Avec ce système, les personnes n’ont pas, lorsque leurs capacités diminuent, à « changer de statut » lorsqu’elles doivent aller en EHPAD.  C’est la structure qui se charge de changer le mode d’accompagnement.  C’est fluide, ça se fait tout seul. La structure acquière une responsabilité territoriale vis-à-vis d’une population avec des moyens à mettre en œuvre.

Voilà une réforme très importante. Je n’appellerai donc pas ça l’EHPAD de demain. J’appellerai cela plutôt, modalités « d’accompagnement à la vie et à la santé d’une population sur un territoire ».

Le MMR : Donc là, on se rapproche clairement d’un modèle de plateforme gérontologique?

A.P. : Absolument, le domicile, l’hebergement temporaire, l’EHPAD, deviennent des moyens. L’interlocuteur de la personne et de sa famille, ça n’est pas l’EHPAD, ça n’est pas le domicile mais c’est la plateforme qui les met en lien avec le service dont elles ont besoin à un moment donné.

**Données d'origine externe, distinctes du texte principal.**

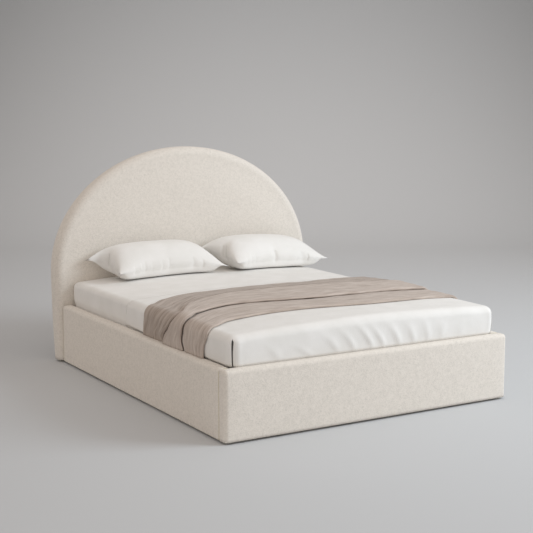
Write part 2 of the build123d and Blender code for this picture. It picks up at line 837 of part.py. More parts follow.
def tube_x(x_range, y_range):
    """A rectangular tube along X, open at its ends."""
    z_range = (frame_base, frame_top)
    hollow = block(
        (x_range[0] - overrun, x_range[1] + overrun),
        (y_range[0] + tube_wall, y_range[1] - tube_wall),
        (z_range[0] + tube_wall, z_range[1] - tube_wall),
    )
    return block(x_range, y_range, z_range) - hollow


def platform_frame():
    """The welded frame of five tubes."""
    side = tube_y((tube_inner_x, frame_half_width), (frame_foot_y, frame_head_y))
    save("frame_right_tube", side)
    save("frame_left_tube", mirrored(side))
    across = (-tube_inner_x, tube_inner_x)
    save("frame_head_tube", tube_x(across, (frame_head_y - tube_width, frame_head_y)))
    save("frame_foot_tube", tube_x(across, (frame_foot_y, frame_foot_y + tube_width)))
    half = centre_tube_width / 2
    centre_y = (frame_foot_y + tube_width, frame_head_y - tube_width)
    save("frame_centre_tube", tube_y((-half, half), centre_y))


def slat_places():
    """The Y of each slat's middle, evenly spaced along the frame."""
    low = frame_foot_y + tube_width
    high = frame_head_y - tube_width
    pitch = (high - low) / slat_count
    return [low + pitch * (index + 0.5) for index in range(slat_count)]


def slat(y):
    """One bowed slat of the right column."""
    low = centre_tube_width / 2 + slat_end_gap
    high = tube_inner_x - slat_end_gap
    middle = (low + high) / 2
    top_z = slat_end_z + slat_thickness
    edges = [
        ThreePointArc((low, slat_end_z), (middle, slat_end_z + slat_bow), (high, slat_end_z)),
        Line((high, slat_end_z), (high, top_z)),
        ThreePointArc((high, top_z), (middle, top_z + slat_bow), (low, top_z)),
        Line((low, top_z), (low, slat_end_z)),
    ]
    return along_y(make_face(edges), (y - slat_width / 2, y + slat_width / 2))


def slat_holder(x_range, y):
    """A plastic end holder with a pocket for the slat, on one tube's face."""
    half = slat_width / 2
    pocket_top = slat_end_z + slat_thickness + holder_rise
    outer = block(
        x_range,
        (y - half - holder_wall, y + half + holder_wall),
        (slat_end_z - holder_wall, pocket_top + holder_wall / 2),
    )
    pocket = block(
        (x_range[0] - overrun, x_range[1] + overrun),
        (y - half - soft_gap, y + half + soft_gap),
        (slat_end_z - soft_gap, pocket_top),
    )
    return outer - pocket


def slats():
    """Two columns of slats and the holders at their ends."""
    right = [slat(y) for y in slat_places()]
    save("right_slats", right)
    save("left_slats", [mirrored(piece) for piece in right])
    holders = []
    inner = centre_tube_width / 2
    for y in slat_places():
        holders.append(slat_holder((inner, inner + holder_length), y))
        holders.append(slat_holder((tube_inner_x - holder_length, tube_inner_x), y))
    save("slat_holders", holders + [mirrored(piece) for piece in holders])


def pull_strap():
    """A folded webbing loop at the middle of the foot tube, and the block that holds it."""
    rear_y = sheet_foot_y - end_piece_gap
    radius = strap_thickness + strap_fold_gap / 2
    middle_y = rear_y - radius
    straight_top = strap_top - radius
    outer = Pos(middle_y, (strap_base + straight_top) / 2) * Rectangle(
        2 * radius, straight_top - strap_base
    )
    outer += Pos(middle_y, straight_top) * Circle(radius)
    gap = Pos(middle_y, (strap_base + straight_top) / 2) * Rectangle(
        strap_fold_gap, straight_top - strap_base
    )
    gap += Pos(middle_y, straight_top) * Circle(strap_fold_gap / 2)
    half = strap_width / 2
    loop = along_x(outer - gap, (-half, half))
    anchor = block((-half, half), (rear_y, frame_foot_y), (strap_base, strap_base + anchor_height))
    save("pull_strap", [loop, anchor])


def retainer(centre_x):
    """A bent wire hoop on the foot tube that keeps the mattress in place."""
    y = sheet_foot_y - end_piece_gap - retainer_bar_radius
    half = retainer_span / 2
    corners = [
        (centre_x - half, y, retainer_base),
        (centre_x - half, y, retainer_top),
        (centre_x + half, y, retainer_top),
        (centre_x + half, y, retainer_base),
    ]
    path = FilletPolyline(*corners, radius=retainer_bend_radius)
    section = Plane(origin=corners[0], z_dir=(0, 0, 1)) * Circle(retainer_bar_radius)
    hoop = sweep(section, path)
    for x in (centre_x - half, centre_x + half):
        x_range = (x - retainer_bar_radius, x + retainer_bar_radius)
        z_range = (retainer_base, frame_top - end_piece_gap)
        hoop += block(x_range, (y, frame_foot_y), z_range)
    return hoop


def mattress_retainers():
    """The two hoops, either side of the pull strap."""
    half = mattress_width / 2
    places = shares_between(-half, half, (-retainer_share, retainer_share))
    save("mattress_retainers", [retainer(x) for x in places])


# Mattress and bedding
def crowned_edges(half_width, base, top, radius):
    """Outline of a soft block: upright sides, rounded corners and a slightly crowned top."""
    lean = asin((half_width - radius) / (crown_radius - radius))
    corner_x = (crown_radius - radius) * sin(lean)
    corner_z = top - crown_radius + (crown_radius - radius) * cos(lean)
    meet_x = crown_radius * sin(lean)
    meet_z = top - crown_radius + crown_radius * cos(lean)
    turn = (asin(1) - lean) / 2
    mid_x = corner_x + radius * cos(turn)
    mid_z = corner_z + radius * sin(turn)
    return [
        Line((-half_width, base), (-half_width, corner_z)),
        ThreePointArc((-half_width, corner_z), (-mid_x, mid_z), (-meet_x, meet_z)),
        ThreePointArc((-meet_x, meet_z), (0, top), (meet_x, meet_z)),
        ThreePointArc((meet_x, meet_z), (mid_x, mid_z), (half_width, corner_z)),
        Line((half_width, corner_z), (half_width, base)),
    ]


def soft_block(half_width, y_range, z_range, edge_radius, corner_radius, round_head):
    """A soft block with a crowned top, rounded along its sides, its ends and its corners."""
    base, top = z_range
    outline = crowned_edges(half_width, base, top, edge_radius)
    outline.append(Line((half_width, base), (-half_width, base)))
    across = along_y(make_face(outline), y_range)
    length = y_range[1] - y_range[0]
    middle = ((y_range[0] + y_range[1]) / 2, (base + top) / 2)
    profile = Rectangle(length, top - base)
    upper = profile.vertices().group_by(Axis.Y)[-1].sort_by(Axis.X)
    ends = upper if round_head else upper[:1]
    profile = Pos(*middle) * fillet(ends, edge_radius)
    along = along_x(profile, (-half_width, half_width))
    plan = Pos(0, middle[0]) * Rectangle(2 * half_width, length)
    corners = plan.vertices().group_by(Axis.Y)
    rounded = list(corners[0]) + (list(corners[-1]) if round_head else [])
    plan = fillet(rounded, corner_radius)
    upright_plan = extrude(Pos(0, 0, base) * plan, top - base)
    return across & along & upright_plan


def mattress_block(growth, base):
    """The mattress's outside, grown evenly on its sides and top."""
    half = mattress_width / 2 + growth
    y_range = (mattress_foot_y - growth, mattress_head_y + growth)
    edge = mattress_edge_radius + growth
    corner = mattress_corner_radius + growth
    return soft_block(half, y_range, (base, mattress_top + growth), edge, corner, True)


def spread_block():
    """The bedspread's outside, over the foot part of the mattress and the rails' inner edges."""
    half = mattress_width / 2 + spread_side_overhang
    y_range = (mattress_foot_y - spread_foot_overhang, spread_head_y)
    z_range = (spread_base, spread_top)
    return soft_block(half, y_range, z_range, spread_edge_radius, spread_corner_radius, False)


def throw_section():
    """The folded throw's section across its length: four soft folds with creases between."""
    low = soft_gap
    length = throw_head_y - throw_foot_y
    places = [throw_head_y - share * length for share in throw_crease_shares]
    inner = low + throw_edge_thickness
    heights = [inner] + [low + throw_crease_height] * (len(places) - 2) + [inner]
    points = list(zip(places, heights))
    edges = [Line((places[-1], low), (places[0], low)), Line((places[0], low), points[0])]
    for start, end, height in zip(points, points[1:], throw_fold_heights):
        middle = ((start[0] + end[0]) / 2, low + height)
        edges.append(ThreePointArc(start, middle, end))
    edges.append(Line(points[-1], (places[-1], low)))
    return make_face(edges)


def throw_blanket():
    """The throw, carried over the bedspread from one rail to the other."""
    half = mattress_width / 2 + spread_side_overhang
    edges = crowned_edges(half, throw_base, spread_top, spread_edge_radius)
    path = Plane.XZ * Wire(edges)
    start = Plane(origin=(-half, 0, throw_base), x_dir=(0, 1, 0), z_dir=(0, 0, 1))
    section = start * throw_section()
    return sweep(section, path)


def sheet_surface(x):
    """The height of the crowned sheet's top at a distance from the bed's middle."""
    grown = soft_gap + sheet_thickness
    return mattress_top + grown - crown_radius + sqrt(crown_radius**2 - x**2)


def pillow_section(x, fullness):
    """One upright section of a pillow, from a thin seam at its end to its full middle."""
    sheet_z = sheet_surface(x)
    front_y, front_z = head_y - pillow_front_tip[0], sheet_z + pillow_front_tip[1]
    rear_y, rear_z = head_y - pillow_rear_tip[0], sheet_z + pillow_rear_tip[1]
    crest_y, crest_z = head_y - pillow_crest[0], sheet_z + pillow_crest[1]
    seam_z = front_z + (rear_z - front_z) * (crest_y - front_y) / (rear_y - front_y)
    top_z = seam_z + pillow_edge + (crest_z - seam_z - pillow_edge) * fullness
    base_z = sheet_z + pillow_under_gap
    low_y = (head_y - pillow_base_front, head_y - pillow_base_rear)
    low_front = (
        front_y + (low_y[0] - front_y) * fullness,
        front_z - pillow_edge + (base_z - front_z + pillow_edge) * fullness,
    )
    low_rear = (
        rear_y + (low_y[1] - rear_y) * fullness,
        rear_z - pillow_edge + (base_z - rear_z + pillow_edge) * fullness,
    )
    edges = [
        Line(low_front, low_rear),
        Line(low_rear, (rear_y, rear_z)),
        ThreePointArc((rear_y, rear_z), (crest_y, top_z), (front_y, front_z)),
        Line((front_y, front_z), low_front),
    ]
    return Plane.YZ.offset(x) * make_face(edges)


def pillow(side):
    """One pillow, lofted through sections that are full in the middle. Side is -1 for the left one."""
    centre = pillow_pair_shift + side * (pillow_width + pillow_pair_gap) / 2
    sections = [
        pillow_section(centre + share * pillow_width / 2, fullness)
        for share, fullness in zip(pillow_end_shares, pillow_fullness_shares)
    ]
    return loft(sections, ruled=True)


def bedding():
    """Mattress, fitted sheet, bedspread, throw and pillows."""
    save("mattress", mattress_block(0, mattress_base))
    under_base = mattress_base - overrun
    hollow = mattress_block(soft_gap, under_base)
    sheet = mattress_block(soft_gap + sheet_thickness, mattress_base) - hollow
    save("fitted_sheet", sheet)
    covered = mattress_block(2 * soft_gap + sheet_thickness, under_base)
    save("bedspread", spread_block() - covered)
    save("throw_blanket", throw_blanket())
    save("left_pillow", pillow(-1))
    save("right_pillow", pillow(1))


def main():
    """Write every sub-part."""
    os.makedirs("parts", exist_ok=True)
    side_rails()
    foot_rail()
    headboard()
    head_rail()
    storage_floor()
    floor_glides()
    base_hardware()
    platform_supports()
    lift_linkage()
    platform_frame()
    slats()
    pull_strap()
    mattress_retainers()
    bedding()


main()
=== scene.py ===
import json
import math

import bpy
import numpy as np
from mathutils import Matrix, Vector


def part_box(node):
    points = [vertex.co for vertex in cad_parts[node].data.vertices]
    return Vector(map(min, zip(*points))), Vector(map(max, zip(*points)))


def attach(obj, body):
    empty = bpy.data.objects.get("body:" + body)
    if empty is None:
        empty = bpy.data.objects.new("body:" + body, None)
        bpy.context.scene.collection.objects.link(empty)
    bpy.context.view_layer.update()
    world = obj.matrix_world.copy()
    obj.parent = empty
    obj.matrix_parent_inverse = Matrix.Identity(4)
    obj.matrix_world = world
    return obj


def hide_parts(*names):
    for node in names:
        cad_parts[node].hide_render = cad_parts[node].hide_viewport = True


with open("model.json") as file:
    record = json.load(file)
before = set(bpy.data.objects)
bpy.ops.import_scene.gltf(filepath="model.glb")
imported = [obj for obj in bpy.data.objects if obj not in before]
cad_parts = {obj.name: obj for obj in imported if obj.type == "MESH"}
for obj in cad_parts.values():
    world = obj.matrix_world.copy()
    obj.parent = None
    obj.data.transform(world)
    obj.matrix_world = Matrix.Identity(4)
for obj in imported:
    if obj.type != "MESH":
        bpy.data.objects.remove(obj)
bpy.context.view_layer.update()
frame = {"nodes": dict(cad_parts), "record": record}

# Looks of an upholstered storage bed: boucle rails and arched headboard, a made bed with a
# bedspread, a folded throw and two pillows, on a lifting platform. Lengths are in metres.

# Places and sizes taken from the frame
board_low, board_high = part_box("headboard_cover")
foot_low, foot_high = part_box("foot_rail_cover")
side_low, side_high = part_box("right_rail_cover")
mattress_low, mattress_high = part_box("mattress")
sheet_low, sheet_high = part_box("fitted_sheet")
spread_low, spread_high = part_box("bedspread")
throw_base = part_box("throw_blanket")[0].z
board_front = board_low.y

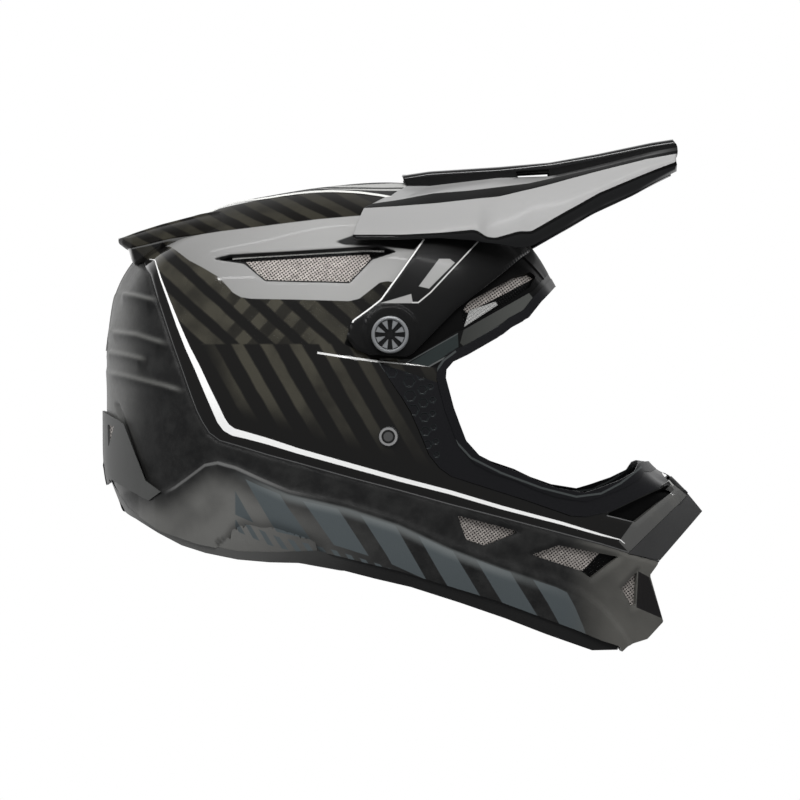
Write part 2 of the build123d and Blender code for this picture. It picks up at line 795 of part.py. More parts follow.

Le MMR : Après un an de crise comment ressentez-vous l’état d’esprit de vos adhérents ?

A.P. : Soucieux et fatigués. Une certaine amertume aussi. Les professionnels sont sur le pont, sans trêve quasiment, depuis plus d’un an maintenant, et ce n’est pas fini.

L’Etat a souhaité les reconnaitre dans leur métier, leurs compétences et l’investissement remarquable qu’ils ont eu pendant la crise. Mais cette reconnaissance est inégale. Le Ségur en est l’illustration.  Nous avons dû nous battre pour obtenir cette reconnaissance, qui a été immédiate et totale pour les professionnels du secteur public mais qui reste incomplète chez nous. Et puis la crise n’est pas terminée et les problèmes de recrutement sont majeurs en particulier dans les secteurs qui n’ont pas bénéficié de la revalorisation des salaires ou qui devront attendre 2022 pour l’obtenir. Ainsi les soignants préfèrent, lorsqu’ils ont le choix, aller dans le service d’à côté où ils sont revalorisés pour le même travail.